-- Problem description --
From the first line of the data below, copy each line up to the one containing "const SEAM_HALF = 0.25;", and include that line too.
***
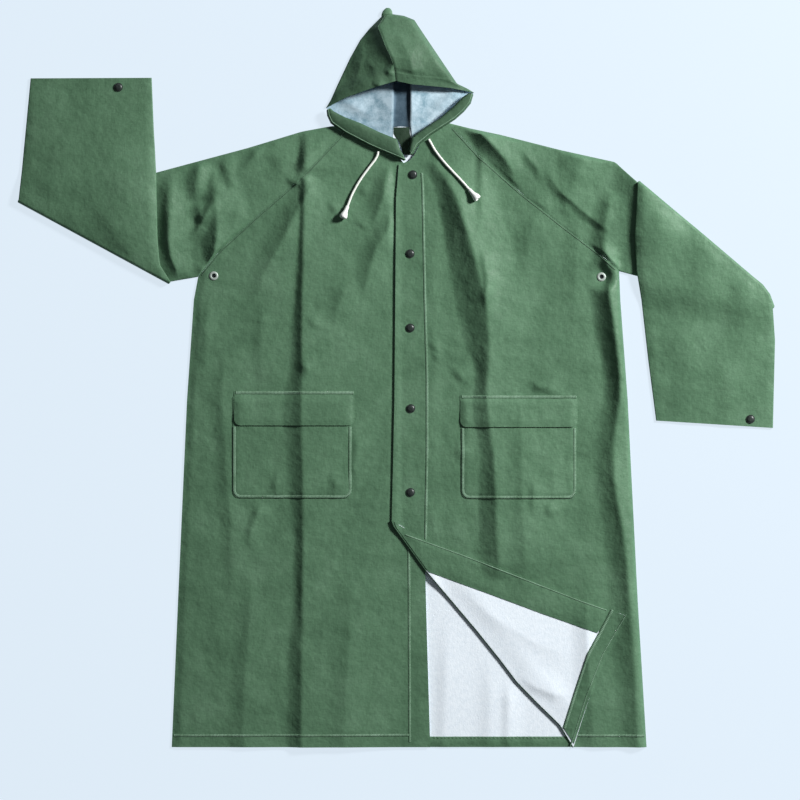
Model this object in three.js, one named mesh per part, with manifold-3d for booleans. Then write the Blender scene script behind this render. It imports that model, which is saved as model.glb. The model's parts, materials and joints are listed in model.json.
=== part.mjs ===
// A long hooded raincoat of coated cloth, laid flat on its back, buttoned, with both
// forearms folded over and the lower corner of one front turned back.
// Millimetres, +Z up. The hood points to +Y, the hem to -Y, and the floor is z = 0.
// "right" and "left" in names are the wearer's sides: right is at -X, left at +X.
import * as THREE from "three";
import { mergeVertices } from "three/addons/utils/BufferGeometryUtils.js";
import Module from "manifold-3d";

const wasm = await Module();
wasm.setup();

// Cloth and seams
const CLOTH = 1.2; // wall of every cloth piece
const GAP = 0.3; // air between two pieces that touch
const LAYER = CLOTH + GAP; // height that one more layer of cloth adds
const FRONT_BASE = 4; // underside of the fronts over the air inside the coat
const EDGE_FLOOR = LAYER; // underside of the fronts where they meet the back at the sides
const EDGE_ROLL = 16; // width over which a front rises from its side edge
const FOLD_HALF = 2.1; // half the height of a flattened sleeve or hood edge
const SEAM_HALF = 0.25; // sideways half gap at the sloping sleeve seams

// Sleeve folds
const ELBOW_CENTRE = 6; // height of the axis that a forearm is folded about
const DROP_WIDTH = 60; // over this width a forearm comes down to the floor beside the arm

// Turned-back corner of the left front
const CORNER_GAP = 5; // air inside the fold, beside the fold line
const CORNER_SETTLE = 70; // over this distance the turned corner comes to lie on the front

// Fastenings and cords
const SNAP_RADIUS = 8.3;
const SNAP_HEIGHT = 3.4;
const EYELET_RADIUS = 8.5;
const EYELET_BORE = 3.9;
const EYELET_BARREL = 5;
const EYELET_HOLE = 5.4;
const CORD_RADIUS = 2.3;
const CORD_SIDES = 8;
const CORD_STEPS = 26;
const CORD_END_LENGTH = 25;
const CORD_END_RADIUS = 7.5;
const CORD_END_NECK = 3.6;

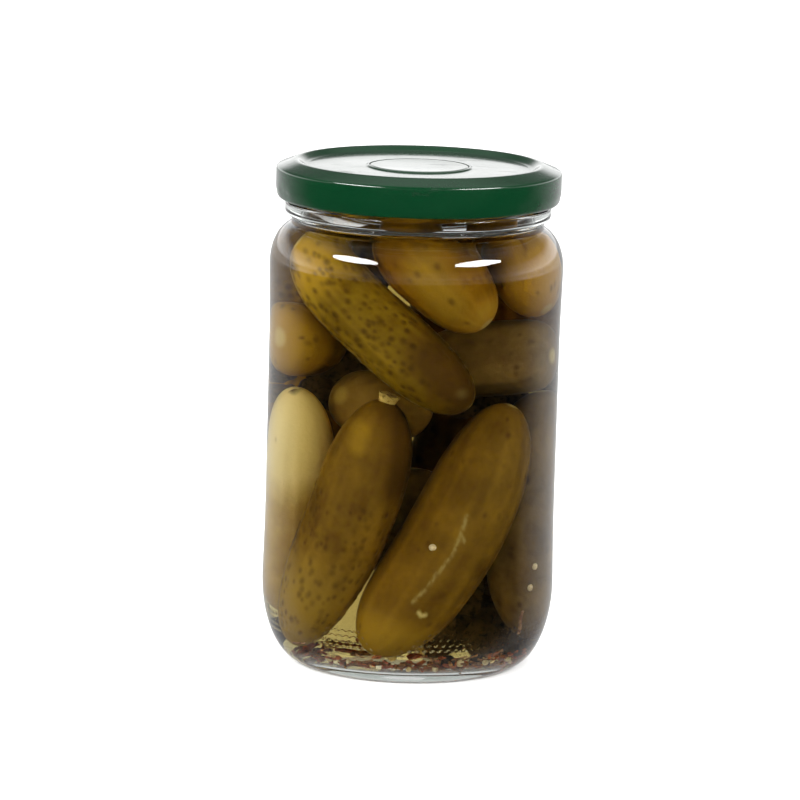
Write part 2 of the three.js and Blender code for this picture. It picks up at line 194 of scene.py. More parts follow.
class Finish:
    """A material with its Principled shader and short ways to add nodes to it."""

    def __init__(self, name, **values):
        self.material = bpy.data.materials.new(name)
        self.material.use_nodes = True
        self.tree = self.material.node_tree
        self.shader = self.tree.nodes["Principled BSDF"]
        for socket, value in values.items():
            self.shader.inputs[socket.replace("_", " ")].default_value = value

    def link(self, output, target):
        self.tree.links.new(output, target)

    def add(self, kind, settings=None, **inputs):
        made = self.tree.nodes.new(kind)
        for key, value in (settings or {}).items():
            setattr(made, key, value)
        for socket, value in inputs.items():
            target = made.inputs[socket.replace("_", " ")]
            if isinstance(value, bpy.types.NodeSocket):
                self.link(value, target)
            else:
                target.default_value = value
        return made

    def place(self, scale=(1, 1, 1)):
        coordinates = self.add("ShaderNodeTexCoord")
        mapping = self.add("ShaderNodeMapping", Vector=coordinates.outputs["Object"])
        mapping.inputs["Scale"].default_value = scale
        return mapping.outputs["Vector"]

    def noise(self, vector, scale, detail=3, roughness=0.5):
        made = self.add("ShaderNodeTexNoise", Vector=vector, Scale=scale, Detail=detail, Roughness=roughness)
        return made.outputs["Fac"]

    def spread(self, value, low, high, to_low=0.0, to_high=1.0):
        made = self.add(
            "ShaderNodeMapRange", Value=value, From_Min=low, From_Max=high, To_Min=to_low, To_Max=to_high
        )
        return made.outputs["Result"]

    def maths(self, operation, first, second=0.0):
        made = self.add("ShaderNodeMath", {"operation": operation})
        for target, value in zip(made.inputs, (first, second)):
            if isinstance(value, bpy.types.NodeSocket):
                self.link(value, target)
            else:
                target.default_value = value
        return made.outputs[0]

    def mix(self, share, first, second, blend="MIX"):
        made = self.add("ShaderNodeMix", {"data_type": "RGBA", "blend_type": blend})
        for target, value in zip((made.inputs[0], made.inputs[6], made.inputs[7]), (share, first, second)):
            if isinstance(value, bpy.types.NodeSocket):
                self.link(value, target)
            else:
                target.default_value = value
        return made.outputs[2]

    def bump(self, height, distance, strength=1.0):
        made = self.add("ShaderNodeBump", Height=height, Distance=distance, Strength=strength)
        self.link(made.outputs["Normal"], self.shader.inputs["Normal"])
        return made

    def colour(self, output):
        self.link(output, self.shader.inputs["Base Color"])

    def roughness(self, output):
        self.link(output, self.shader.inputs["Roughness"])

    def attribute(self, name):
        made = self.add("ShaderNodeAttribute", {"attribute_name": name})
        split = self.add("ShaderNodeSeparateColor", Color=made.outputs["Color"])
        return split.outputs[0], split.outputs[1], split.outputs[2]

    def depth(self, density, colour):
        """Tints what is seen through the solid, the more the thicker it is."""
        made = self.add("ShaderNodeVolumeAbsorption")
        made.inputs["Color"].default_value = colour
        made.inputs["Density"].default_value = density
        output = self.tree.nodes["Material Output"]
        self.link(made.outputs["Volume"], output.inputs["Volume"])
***
-- Answer for this exercise --
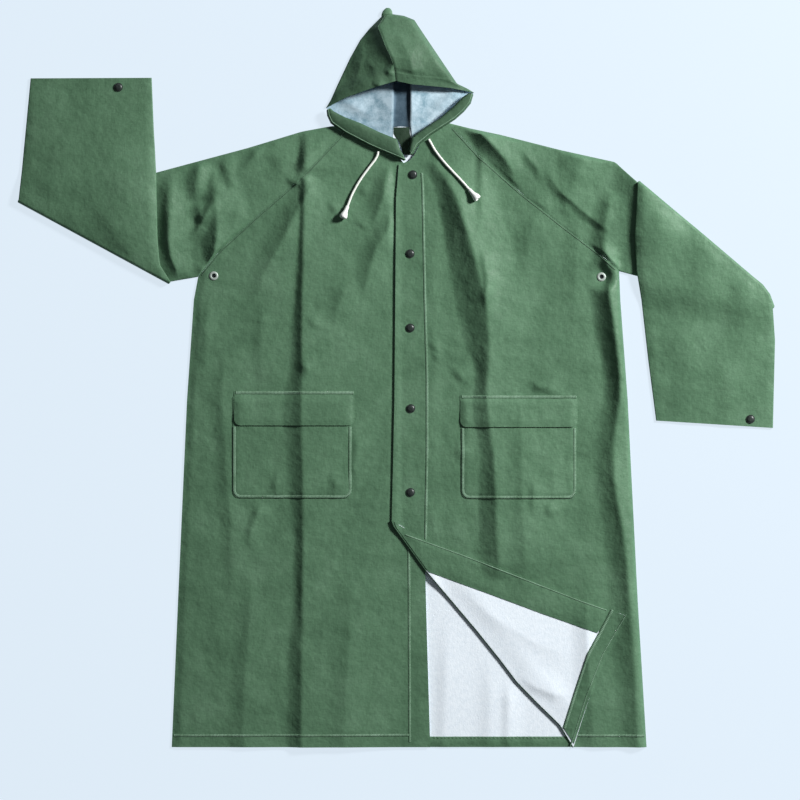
Model this object in three.js, one named mesh per part, with manifold-3d for booleans. Then write the Blender scene script behind this render. It imports that model, which is saved as model.glb. The model's parts, materials and joints are listed in model.json.
=== part.mjs ===
// A long hooded raincoat of coated cloth, laid flat on its back, buttoned, with both
// forearms folded over and the lower corner of one front turned back.
// Millimetres, +Z up. The hood points to +Y, the hem to -Y, and the floor is z = 0.
// "right" and "left" in names are the wearer's sides: right is at -X, left at +X.
import * as THREE from "three";
import { mergeVertices } from "three/addons/utils/BufferGeometryUtils.js";
import Module from "manifold-3d";

const wasm = await Module();
wasm.setup();

// Cloth and seams
const CLOTH = 1.2; // wall of every cloth piece
const GAP = 0.3; // air between two pieces that touch
const LAYER = CLOTH + GAP; // height that one more layer of cloth adds
const FRONT_BASE = 4; // underside of the fronts over the air inside the coat
const EDGE_FLOOR = LAYER; // underside of the fronts where they meet the back at the sides
const EDGE_ROLL = 16; // width over which a front rises from its side edge
const FOLD_HALF = 2.1; // half the height of a flattened sleeve or hood edge
const SEAM_HALF = 0.25; // sideways half gap at the sloping sleeve seams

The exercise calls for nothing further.